- **Given task**
The data below holds a line containing "fill_sheet()" and a line containing "points = [vertex.co"; please quote exactly those two lines and every line between them, and nothing else.

begin Input rows

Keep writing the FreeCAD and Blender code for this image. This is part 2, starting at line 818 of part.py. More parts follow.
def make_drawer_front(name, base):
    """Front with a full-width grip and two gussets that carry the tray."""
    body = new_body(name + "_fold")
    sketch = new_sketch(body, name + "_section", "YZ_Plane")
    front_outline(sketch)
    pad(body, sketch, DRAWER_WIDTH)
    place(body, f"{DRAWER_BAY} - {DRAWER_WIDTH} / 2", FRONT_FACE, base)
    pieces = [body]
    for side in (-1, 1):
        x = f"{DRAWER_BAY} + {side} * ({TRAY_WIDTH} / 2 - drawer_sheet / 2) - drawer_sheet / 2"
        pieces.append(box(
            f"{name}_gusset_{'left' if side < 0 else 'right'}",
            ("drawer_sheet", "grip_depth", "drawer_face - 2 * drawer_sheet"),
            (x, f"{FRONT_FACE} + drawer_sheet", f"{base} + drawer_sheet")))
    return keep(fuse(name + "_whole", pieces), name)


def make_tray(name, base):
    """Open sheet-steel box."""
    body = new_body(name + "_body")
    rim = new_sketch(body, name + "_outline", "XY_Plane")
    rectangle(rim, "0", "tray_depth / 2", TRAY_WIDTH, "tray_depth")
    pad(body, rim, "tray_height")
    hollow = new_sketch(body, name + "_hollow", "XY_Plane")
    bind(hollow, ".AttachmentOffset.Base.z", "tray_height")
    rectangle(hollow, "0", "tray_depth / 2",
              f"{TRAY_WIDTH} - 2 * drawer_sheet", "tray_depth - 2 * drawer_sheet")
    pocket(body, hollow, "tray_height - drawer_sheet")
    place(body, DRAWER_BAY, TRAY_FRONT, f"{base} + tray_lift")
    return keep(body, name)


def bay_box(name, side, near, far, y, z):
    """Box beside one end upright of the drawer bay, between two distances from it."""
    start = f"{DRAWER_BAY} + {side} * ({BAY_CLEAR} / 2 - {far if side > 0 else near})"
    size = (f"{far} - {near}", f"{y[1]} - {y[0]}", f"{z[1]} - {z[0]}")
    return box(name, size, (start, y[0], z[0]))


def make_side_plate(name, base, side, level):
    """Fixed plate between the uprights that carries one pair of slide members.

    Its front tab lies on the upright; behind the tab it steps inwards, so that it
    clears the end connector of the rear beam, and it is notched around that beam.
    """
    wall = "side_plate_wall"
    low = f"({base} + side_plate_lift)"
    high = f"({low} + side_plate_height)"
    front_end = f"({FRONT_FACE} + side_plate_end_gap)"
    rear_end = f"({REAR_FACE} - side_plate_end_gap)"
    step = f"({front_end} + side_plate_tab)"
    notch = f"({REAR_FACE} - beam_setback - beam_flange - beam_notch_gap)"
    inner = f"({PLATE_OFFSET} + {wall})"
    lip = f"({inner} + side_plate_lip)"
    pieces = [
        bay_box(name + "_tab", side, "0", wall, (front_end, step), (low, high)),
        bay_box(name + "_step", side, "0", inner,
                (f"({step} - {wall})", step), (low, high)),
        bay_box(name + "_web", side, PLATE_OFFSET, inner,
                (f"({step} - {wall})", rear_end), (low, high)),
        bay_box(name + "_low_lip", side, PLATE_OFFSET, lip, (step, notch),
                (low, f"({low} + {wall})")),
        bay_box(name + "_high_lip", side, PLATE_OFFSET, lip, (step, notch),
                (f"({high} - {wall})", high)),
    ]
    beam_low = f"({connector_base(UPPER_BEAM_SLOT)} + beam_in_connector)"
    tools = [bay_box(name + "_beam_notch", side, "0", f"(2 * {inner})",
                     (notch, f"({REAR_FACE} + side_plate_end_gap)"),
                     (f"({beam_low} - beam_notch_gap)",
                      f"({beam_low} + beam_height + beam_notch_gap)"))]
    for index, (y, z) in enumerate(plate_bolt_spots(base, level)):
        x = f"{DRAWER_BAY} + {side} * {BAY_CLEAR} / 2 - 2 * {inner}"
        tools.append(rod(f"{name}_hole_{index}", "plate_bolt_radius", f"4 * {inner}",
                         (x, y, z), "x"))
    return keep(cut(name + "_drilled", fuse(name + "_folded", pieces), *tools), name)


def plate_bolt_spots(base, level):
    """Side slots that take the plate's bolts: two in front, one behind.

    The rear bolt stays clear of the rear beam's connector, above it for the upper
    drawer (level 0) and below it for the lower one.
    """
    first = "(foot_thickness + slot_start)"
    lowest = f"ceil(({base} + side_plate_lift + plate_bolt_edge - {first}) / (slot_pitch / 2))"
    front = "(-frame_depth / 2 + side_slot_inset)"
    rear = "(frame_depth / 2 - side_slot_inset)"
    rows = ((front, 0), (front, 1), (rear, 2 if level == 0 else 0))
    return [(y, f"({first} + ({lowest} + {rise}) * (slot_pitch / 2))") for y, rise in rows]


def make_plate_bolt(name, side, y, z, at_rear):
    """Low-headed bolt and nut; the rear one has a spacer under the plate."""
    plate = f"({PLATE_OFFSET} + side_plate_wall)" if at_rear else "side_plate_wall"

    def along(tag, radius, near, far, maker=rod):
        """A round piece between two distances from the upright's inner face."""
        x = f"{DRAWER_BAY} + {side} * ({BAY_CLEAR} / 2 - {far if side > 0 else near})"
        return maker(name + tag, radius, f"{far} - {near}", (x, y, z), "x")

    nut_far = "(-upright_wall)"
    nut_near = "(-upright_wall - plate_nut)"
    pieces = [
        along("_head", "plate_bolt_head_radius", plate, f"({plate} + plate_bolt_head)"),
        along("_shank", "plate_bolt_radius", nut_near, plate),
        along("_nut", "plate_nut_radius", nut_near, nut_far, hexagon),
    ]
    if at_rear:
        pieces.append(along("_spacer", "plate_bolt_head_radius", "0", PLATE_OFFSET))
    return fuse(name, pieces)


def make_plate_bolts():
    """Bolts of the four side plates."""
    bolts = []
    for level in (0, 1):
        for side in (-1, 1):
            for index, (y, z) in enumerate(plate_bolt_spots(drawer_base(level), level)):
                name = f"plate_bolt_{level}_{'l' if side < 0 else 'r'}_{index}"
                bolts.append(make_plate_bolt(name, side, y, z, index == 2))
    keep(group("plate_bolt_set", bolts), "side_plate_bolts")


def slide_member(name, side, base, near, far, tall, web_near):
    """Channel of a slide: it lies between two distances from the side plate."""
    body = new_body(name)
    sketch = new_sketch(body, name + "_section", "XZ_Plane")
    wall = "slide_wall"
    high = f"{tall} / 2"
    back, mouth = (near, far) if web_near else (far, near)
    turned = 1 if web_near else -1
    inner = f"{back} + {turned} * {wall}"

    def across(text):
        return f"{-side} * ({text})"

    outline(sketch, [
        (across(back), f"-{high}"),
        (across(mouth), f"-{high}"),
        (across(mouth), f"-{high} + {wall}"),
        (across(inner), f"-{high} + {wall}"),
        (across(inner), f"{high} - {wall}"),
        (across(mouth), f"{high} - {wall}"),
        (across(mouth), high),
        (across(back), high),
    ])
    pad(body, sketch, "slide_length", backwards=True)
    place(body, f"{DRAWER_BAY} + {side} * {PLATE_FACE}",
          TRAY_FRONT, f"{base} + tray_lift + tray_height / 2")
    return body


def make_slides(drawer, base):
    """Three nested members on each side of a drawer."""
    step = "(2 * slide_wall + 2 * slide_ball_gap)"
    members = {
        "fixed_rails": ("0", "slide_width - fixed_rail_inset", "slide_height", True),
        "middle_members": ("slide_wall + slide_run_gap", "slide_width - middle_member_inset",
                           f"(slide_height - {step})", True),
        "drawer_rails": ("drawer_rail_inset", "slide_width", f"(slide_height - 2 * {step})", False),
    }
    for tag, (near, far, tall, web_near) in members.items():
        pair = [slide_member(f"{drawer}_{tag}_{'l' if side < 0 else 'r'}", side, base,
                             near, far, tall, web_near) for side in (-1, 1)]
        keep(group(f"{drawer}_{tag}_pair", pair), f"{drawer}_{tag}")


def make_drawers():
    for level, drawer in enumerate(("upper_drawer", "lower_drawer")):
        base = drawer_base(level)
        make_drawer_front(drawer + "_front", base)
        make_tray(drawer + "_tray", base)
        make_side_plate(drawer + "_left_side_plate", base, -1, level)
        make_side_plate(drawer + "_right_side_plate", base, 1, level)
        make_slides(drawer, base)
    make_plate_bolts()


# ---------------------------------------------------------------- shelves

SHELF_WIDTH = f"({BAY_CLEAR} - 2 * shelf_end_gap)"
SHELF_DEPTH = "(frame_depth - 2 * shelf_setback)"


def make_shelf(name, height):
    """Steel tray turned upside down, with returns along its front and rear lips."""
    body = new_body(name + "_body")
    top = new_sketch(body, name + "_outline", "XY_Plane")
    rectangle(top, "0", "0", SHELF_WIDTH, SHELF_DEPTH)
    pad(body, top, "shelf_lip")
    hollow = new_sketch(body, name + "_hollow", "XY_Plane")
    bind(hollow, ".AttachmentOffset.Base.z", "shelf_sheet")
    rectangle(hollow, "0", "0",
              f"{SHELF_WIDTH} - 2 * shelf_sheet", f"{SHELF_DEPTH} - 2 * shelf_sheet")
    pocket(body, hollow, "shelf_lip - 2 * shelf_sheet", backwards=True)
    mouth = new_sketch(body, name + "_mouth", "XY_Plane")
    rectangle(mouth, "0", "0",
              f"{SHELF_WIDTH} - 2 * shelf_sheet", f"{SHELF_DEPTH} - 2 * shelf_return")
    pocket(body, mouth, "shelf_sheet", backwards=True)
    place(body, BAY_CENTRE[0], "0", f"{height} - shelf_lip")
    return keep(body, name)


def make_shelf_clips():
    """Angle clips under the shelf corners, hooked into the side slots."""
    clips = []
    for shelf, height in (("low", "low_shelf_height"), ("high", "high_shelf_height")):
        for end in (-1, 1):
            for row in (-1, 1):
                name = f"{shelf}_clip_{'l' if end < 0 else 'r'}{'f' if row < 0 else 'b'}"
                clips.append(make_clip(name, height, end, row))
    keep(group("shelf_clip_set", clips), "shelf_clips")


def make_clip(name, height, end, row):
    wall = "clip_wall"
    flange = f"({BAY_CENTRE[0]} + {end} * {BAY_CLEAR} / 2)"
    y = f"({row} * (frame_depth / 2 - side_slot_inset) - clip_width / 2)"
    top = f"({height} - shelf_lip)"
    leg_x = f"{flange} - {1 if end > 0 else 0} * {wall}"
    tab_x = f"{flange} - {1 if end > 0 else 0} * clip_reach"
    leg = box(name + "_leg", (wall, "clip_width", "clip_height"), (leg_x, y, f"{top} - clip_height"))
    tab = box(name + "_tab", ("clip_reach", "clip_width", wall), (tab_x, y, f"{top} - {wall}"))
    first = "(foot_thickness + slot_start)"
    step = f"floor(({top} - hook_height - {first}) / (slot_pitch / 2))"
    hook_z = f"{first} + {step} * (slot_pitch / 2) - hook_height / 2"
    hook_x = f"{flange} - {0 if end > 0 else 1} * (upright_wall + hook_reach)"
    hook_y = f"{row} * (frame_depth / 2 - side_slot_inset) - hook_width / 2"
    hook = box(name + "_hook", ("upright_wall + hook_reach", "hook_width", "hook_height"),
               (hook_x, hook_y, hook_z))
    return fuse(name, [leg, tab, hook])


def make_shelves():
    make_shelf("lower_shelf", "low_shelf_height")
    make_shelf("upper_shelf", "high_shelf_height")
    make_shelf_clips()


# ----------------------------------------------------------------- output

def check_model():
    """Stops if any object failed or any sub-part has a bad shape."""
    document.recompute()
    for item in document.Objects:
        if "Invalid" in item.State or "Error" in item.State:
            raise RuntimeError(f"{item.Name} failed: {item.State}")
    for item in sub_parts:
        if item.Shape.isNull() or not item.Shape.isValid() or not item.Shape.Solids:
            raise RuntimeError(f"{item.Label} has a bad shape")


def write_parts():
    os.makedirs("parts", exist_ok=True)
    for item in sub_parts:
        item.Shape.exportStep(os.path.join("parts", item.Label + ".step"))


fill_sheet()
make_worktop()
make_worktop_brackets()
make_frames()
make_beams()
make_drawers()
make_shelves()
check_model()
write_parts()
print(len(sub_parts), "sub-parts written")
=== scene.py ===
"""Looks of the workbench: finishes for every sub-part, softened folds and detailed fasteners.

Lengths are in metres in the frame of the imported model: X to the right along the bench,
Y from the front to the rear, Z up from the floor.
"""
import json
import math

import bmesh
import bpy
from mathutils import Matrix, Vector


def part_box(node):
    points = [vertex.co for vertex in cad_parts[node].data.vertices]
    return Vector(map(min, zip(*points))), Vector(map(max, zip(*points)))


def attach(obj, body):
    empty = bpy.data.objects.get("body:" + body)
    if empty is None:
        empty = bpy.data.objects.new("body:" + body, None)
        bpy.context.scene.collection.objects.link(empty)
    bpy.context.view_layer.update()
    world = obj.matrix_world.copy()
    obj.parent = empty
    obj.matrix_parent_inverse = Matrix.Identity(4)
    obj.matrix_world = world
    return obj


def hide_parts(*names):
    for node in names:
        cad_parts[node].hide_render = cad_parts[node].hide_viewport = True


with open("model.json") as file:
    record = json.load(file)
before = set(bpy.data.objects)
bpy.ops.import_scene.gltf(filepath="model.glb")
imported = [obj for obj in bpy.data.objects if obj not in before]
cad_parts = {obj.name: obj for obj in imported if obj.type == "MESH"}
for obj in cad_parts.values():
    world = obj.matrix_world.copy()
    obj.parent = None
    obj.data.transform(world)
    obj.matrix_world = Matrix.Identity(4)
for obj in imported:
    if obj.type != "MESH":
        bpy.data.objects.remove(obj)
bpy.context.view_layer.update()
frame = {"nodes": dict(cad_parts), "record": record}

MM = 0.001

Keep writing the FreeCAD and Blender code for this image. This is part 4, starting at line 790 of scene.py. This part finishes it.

end Input rows

- **Solution to the exercise**
fill_sheet()
make_worktop()
make_worktop_brackets()
make_frames()
make_beams()
make_drawers()
make_shelves()
check_model()
write_parts()
print(len(sub_parts), "sub-parts written")
=== scene.py ===
"""Looks of the workbench: finishes for every sub-part, softened folds and detailed fasteners.

Lengths are in metres in the frame of the imported model: X to the right along the bench,
Y from the front to the rear, Z up from the floor.
"""
import json
import math

import bmesh
import bpy
from mathutils import Matrix, Vector


def part_box(node):
    points = [vertex.co for vertex in cad_parts[node].data.vertices]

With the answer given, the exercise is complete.